Power to Delegate Authority.

The Board of Directors and the Committee may, in their sole discretion, delegate to any person or persons all or part of its authority and responsibility under the Program, including, without limitation, the authority to amend the Program, but excluding responsibility for Awards to Covered Executives.

 

 

6.8.

Headings.

The headings used in this document are for convenience of reference only and may not be given any weight in interpreting any provision of the Program.

 

 

6.9.

Severability.

If an arbitrator or court of competent jurisdiction determines that any term, provision, or portion of this Program is void, illegal, or unenforceable, the other terms, provisions, and portions of this Program will remain in full force and effect, and the terms, provisions, and portions that are determined to be void, illegal, or unenforceable will either be limited so that they will remain in effect to the extent permissible by law, or such arbitrator or court will substitute, to the extent enforceable, provisions similar thereto or other provisions, so as to provide to the Company, to the fullest extent permitted by applicable law, the benefits intended by this Program.

 

 

6.10.

Governing Law.

The Program will be construed, administered, and regulated in accordance with the laws of Michigan (excluding any conflicts or choice of law rule or principle), except to the extent that those laws are preempted by federal law.

 

 

6.11.

Complete Statement of Program.

This Program contains a complete statement of its terms.
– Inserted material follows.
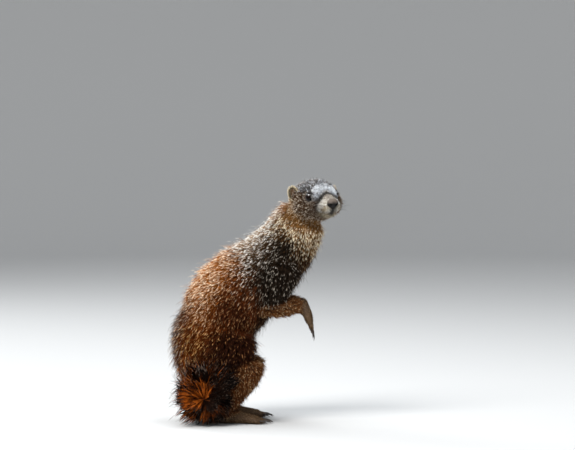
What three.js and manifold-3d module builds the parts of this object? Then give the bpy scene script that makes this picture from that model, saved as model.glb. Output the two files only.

An Employee’s right to any benefit of a type provided under the Program will be determined solely in accordance with the terms of the Program. No other evidence, whether written or oral, will be taken into account in interpreting the provisions of the Program. Notwithstanding the preceding provisions of this Section, for purposes of determining payments due to an Eligible Employee, this Program will be deemed to include the provisions of any Award letter described in Section 3.2.